I don't think it's possible to discuss Microsoft's announcements this week without mentioning the impending end-of-life of Windows Phone 7. The reasons they're doing it make perfect technical sense and perfect business sense, but that doesn't change the fact that the timing is horrible. Two and a half months ago, WP7 had what was essentially a re-launch of the platform with the Lumia 900. It was Microsoft and Nokia's big push after almost a year and a half of other handset makers essentially recycling their Android hardware and putting WP7 on it - we were finally getting quality hardware that was meant for WP7. "The smartphone beta test" was over, we were told.
Flash forward to yesterday, when customers were basically told there was no use in buying a phone running WP7, because it was being EOL'd as-of that moment. Keep in mind that the Lumia 900 isn't even 3 months old and it's already running a deprecated operating system. This is even worse than Android - an OS that's already notorious for a sub-par updating strategy. If you buy a flagship Android phone today, there is a very high chance it will be updated to at least the next version of Android. There is no question that the Lumia 900 is the current flagship of WP7, yet it's already been torpedoed by its own side just as it was leaving port. To be frank, it deserved better.
Yes, there is going to be a stop-gap in the form of WP7.8, but this is a token gesture at best. People comparing it to the feature-"fragmentation" of iOS are, I think, missing the point. To be clear, I am not pleased with some of the choices Apple has made with iOS6. I don't think there's any reason the iPhone 4 shouldn't be getting turn-by-turn navigation, for example. However, at least developers will have the freedom to write apps with new iOS6 API's that will run properly on the iPhone 4 and, yes, even the iPhone 3GS. This is the major - and important - distinction between WP7.8 and WP8. If a developer uses any WP8 API's or features, that app simply won't run on WP7.8. Period. WP7.8 is little more than a re-skinning of WP7.5 to make it look similar to WP8 - under the hood, everything is different. Even customers who would not typically care about having the latest software might be caught off-guard when their friend is running new apps that they can't - especially if those new apps include things like Words With Friends. Despite all the talk about the smartphone beta test being over, WP7 now looks in many ways like it was a beta - a placeholder between the legacy Windows CE kernel and the shiny new Windows 8 kernel.
Obviously one could make the argument that you buy the product as-is, not the product you want it to become, and there's some merit to that. However, I think Apple and even to a lesser extent Google have shown that that rule doesn't apply to the smartphone world. A large majority of smartphone owners get their phones subsidized with a two-year contract, and as such we've come to expect regular updates during that two-year period, since the option of buying a newer device is simply too expensive when you consider early-upgrade costs. I think Microsoft will get away with making this mistake once, if only because the number of impacted people is so small, but if WP8 takes off like they hope it will, they can't afford to do so again.

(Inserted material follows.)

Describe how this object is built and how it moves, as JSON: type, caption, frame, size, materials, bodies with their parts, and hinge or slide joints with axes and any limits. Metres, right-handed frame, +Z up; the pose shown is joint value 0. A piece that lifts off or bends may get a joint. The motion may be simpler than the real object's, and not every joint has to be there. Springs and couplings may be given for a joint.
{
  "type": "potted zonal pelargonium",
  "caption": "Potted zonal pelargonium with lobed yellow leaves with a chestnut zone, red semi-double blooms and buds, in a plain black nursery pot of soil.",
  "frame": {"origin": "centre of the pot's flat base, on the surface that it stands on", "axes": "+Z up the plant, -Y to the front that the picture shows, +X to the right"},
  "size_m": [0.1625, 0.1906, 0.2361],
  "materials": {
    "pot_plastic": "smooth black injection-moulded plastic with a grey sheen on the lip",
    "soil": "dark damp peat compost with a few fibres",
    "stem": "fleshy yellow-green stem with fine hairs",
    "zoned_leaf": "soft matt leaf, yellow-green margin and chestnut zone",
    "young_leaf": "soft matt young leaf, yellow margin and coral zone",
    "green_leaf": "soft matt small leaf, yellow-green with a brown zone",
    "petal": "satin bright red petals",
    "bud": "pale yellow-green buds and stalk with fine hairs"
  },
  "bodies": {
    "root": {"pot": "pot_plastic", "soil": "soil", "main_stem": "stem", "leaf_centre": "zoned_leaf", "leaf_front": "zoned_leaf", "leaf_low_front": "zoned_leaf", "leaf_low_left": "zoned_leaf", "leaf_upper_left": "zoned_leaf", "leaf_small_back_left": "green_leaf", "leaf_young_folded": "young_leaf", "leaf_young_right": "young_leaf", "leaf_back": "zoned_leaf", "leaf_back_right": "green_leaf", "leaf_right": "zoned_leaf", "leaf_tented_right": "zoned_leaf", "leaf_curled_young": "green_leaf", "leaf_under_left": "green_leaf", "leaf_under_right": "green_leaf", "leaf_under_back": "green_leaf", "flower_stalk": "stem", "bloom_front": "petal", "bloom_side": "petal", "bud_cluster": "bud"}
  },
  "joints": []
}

The Lumia 900 is, I think, an unfortunate victim of Microsoft moving in the right direction. The only solution I can think of would've been simply to not release the Nokia flagship until Windows Phone 8 was ready, but I'm honestly not sure Nokia as a company could afford that long of a wait without being bought by Microsoft. The sad truth, though, is that there simply aren't enough WP7 users - and specifically Lumia 900 owners - for this decision to negatively impact. Even if every single Lumia owner refused to ever buy another Windows Phone, I think it's unlikely it would impact Microsoft's bottom line. In was in many ways a terrible decision, but it might have also been the only one Microsoft could make - though I don't think that completely excuses it.
The Bottom Line
"The unification of Windows 8, Windows RT, and Windows 8 Phone is a really, really big deal."
I would summarize Microsoft's big week by saying that they did a lot of things right, but presented it at all wrong. Their major push about unity was, ironically, fragmented between two separate announcements, each of which had their own distinct but notable issues. It feels like Microsoft is heading the right direction, but isn't properly explaining to customers what that direction is and why it is, in fact, the right one. Don't get me wrong - there is a lot of good to talk about, even if my "Bad" and "Ugly" sections were substantially longer than my "Good" section.

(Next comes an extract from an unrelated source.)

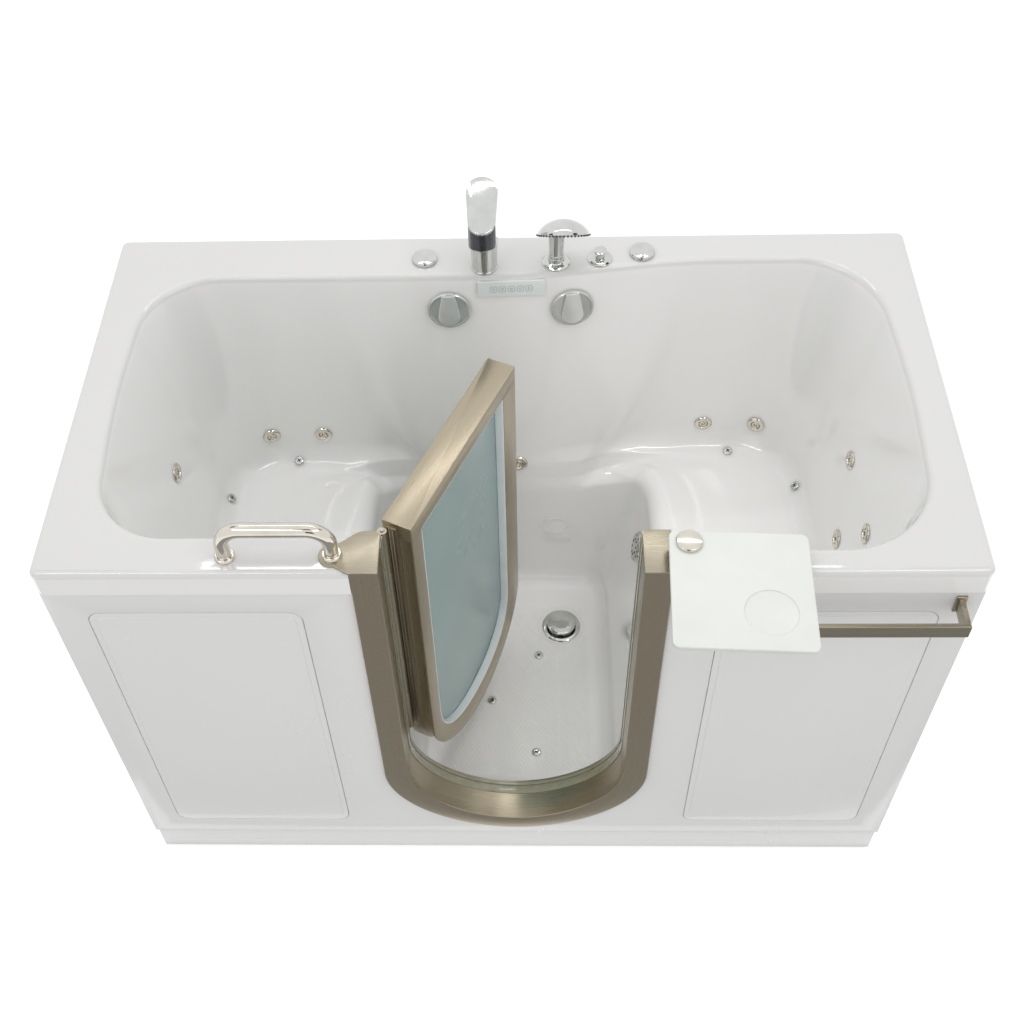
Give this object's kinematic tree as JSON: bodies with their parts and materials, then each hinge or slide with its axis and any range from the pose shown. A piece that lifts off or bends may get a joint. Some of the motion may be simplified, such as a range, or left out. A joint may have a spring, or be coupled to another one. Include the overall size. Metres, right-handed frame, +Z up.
{
  "type": "walk in bathtub with door",
  "caption": "Deep moulded bathtub with facing seats and a hinged U-shaped door in its front, with rails, a swivel tray, taps, a hand shower, jets and lever drains.",
  "frame": {"origin": "on the floor under the middle levelling foot", "axes": "+X along the tub's length, to the right as seen from the front; +Y from the front to the wall behind; +Z up"},
  "size_m": [1.524, 0.9761, 1.2003],
  "materials": {
    "acrylic": "gloss",
    "nickel_frame": "satin",
    "polished_nickel": "polished",
    "chrome": "polished",
    "steel": "satin",
    "rubber": "matt",
    "white_gasket": "matt",
    "frosted_glass": "frosted",
    "control_glass": "gloss",
    "tray": "frosted",
    "brass": "satin",
    "copper_pipe": "satin",
    "white_pipe": "matt",
    "air_hose": "matt",
    "magnet": "satin",
    "foot": "matt",
    "board": "matt",
    "motor": "satin",
    "pump_plastic": "matt",
    "box_plastic": "matt"
  },
  "bodies": {
    "tub": {"tub_shell": "acrylic", "front_apron": "acrylic", "left_end_panel": "acrylic", "right_end_panel": "acrylic", "plinth": "acrylic", "left_access_panel": "acrylic", "right_access_panel": "acrylic", "panel_magnets": "magnet", "door_frame": "nickel_frame", "frame_seal": "rubber", "left_post_cap": "nickel_frame", "right_post_cap": "nickel_frame", "hinge_post_leaf": "nickel_frame", "hinge_pin": "steel", "grab_bar": "polished_nickel", "grab_bar_collars": "polished_nickel", "towel_bar": "nickel_frame", "towel_bar_plates": "nickel_frame", "tray_pivot": "polished_nickel", "spout": "chrome", "valve_bodies": "brass", "shower_holder": "chrome", "diverter_valve": "chrome", "deck_nuts": "brass", "supply_manifold": "copper_pipe", "control_panel": "control_glass", "dial_bodies": "white_pipe", "drain_bodies": "chrome", "waste_pipes": "white_pipe", "water_jets": "chrome", "air_jets": "chrome", "suction_cover": "chrome", "base_side_rails": "steel", "base_long_rails": "steel", "corner_posts": "steel", "seat_rails": "steel", "levelling_feet": "foot", "equipment_boards": "board", "pump_motor": "motor", "pump_housing": "pump_plastic", "air_blower": "pump_plastic", "control_box": "box_plastic", "jet_pipes": "white_pipe", "pump_pipes": "white_pipe", "air_pipes": "air_hose"},
    "door": {"door_panel": "nickel_frame", "door_glass": "frosted_glass", "glazing_gaskets": "white_gasket", "hinge_door_leaf": "nickel_frame"},
    "tray": {"tray_plate": "tray", "tray_knob": "polished_nickel"},
    "left_tap": {"left_handle": "chrome"},
    "right_tap": {"right_handle": "chrome"},
    "diverter": {"diverter_knob": "chrome"},
    "handset": {"hand_shower": "chrome"},
    "left_dial": {"left_drain_dial": "chrome"},
    "right_dial": {"right_drain_dial": "chrome"},
    "left_plug": {"left_drain_plug": "chrome"},
    "right_plug": {"right_drain_plug": "chrome"}
  },
  "joints": [
    {"name": "door_swing", "type": "hinge", "parent": "tub", "child": "door", "pos_m": [-0.203, -0.309, 0.69], "axis": [0, 0, 1], "range_deg": [-65.5, 14]},
    {"name": "tray_swivel", "type": "hinge", "parent": "tub", "child": "tray", "pos_m": [0.285, -0.371, 1.03], "axis": [0, 0, 1], "continuous": true},
    {"name": "left_tap_turn", "type": "hinge", "parent": "tub", "child": "left_tap", "pos_m": [-0.161, 0.336, 1.02], "axis": [0, 0, 1], "range_deg": [0, 90]},
    {"name": "right_tap_turn", "type": "hinge", "parent": "tub", "child": "right_tap", "pos_m": [0.256, 0.348, 1.02], "axis": [0, 0, 1], "range_deg": [0, 90]},
    {"name": "diverter_lift", "type": "slide", "parent": "tub", "child": "diverter", "axis": [0, 0, 1], "range_m": [0, 0.012]},
    {"name": "hand_shower_lift", "type": "slide", "parent": "tub", "child": "handset", "axis": [0, 0, 1], "range_m": [0, 0.12]},
    {"name": "left_dial_turn", "type": "hinge", "parent": "tub", "child": "left_dial", "pos_m": [-0.116, 0.28314, 0.938], "axis": [0, -0.9962, 0.0877], "range_deg": [0, 120]},
    {"name": "right_dial_turn", "type": "hinge", "parent": "tub", "child": "right_dial", "pos_m": [0.122, 0.29329, 0.932], "axis": [0.1269, -0.988, 0.0877], "range_deg": [0, 120]},
    {"name": "left_plug_slide", "type": "slide", "parent": "tub", "child": "left_plug", "axis": [0, 0, 1], "range_m": [-0.009, 0]},
    {"name": "right_plug_slide", "type": "slide", "parent": "tub", "child": "right_plug", "axis": [0, 0, 1], "range_m": [-0.009, 0]}
  ],
  "couplings": [
    {"joint": "left_plug_slide", "follows": "left_dial_turn", "m_per_rad": -0.0042972},
    {"joint": "right_plug_slide", "follows": "right_dial_turn", "m_per_rad": -0.0042972}
  ]
}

The unification of Windows 8, Windows RT, and Windows 8 Phone is a really, really big deal. Microsoft's put the pieces in play such that someone's desktop, tablet/laptop, and smartphone could all conceivably be running the same basic operating system, and they're now suddenly in a position to create a cohesive ecosystem that could even rival Apple's - but they're doing a terrible job of explaining that to potential customers. Apple has shown just how valuable that unified ecosystem is - all of their products work together amazingly well, to the point where customers are actually afraid to leave the comfort of that ecosystem. Microsoft already has a large percentage of users who are running Windows on their desktop or laptop, and they have to leverage that in the mobile world.
Obviously, I have no experience running a large company myself, but as a consumer and gadget nerd, I can at least say what would've/still can blown me away:
- Hold off on the Surface announcement until Windows RT was ready to go. Announce a price, release date, and specific hardware specs - most important being battery life.
- Push out Windows 8, Windows RT, and Windows Phone 8 on the same day. Have a whole line-up of top-of-the-line Windows Phone 8 devices ready to go out the door the same day as the Surface. Ideally, have OEMs with devices ready to go out that day, too. Nothing says "unity" and "ecosystem" like a family of devices running the same basic operating system, released on the same day. As far as I know, it would be an unprecedented move in the tech industry - and Microsoft basically has one chance to do it.
- Announce AirPlay-style streaming and mirroring from all Windows 8 devices to XBox 360's - a natural extension of Smartglass that would turn the 360 into an overnight competitor with the Apple TV - a competitor with a much bigger userbase than Apple TV.
Apple's biggest strengths are hardware/software unity and their ecosystem, and Microsoft showed with the Surface that they learned the first part, but apparently they still have a ways to go before they figure out the true value of the second part. I don't think anyone wants Microsoft to become Apple, but there are definitely valuable lessons for Microsoft to learn from them, without losing their own identity.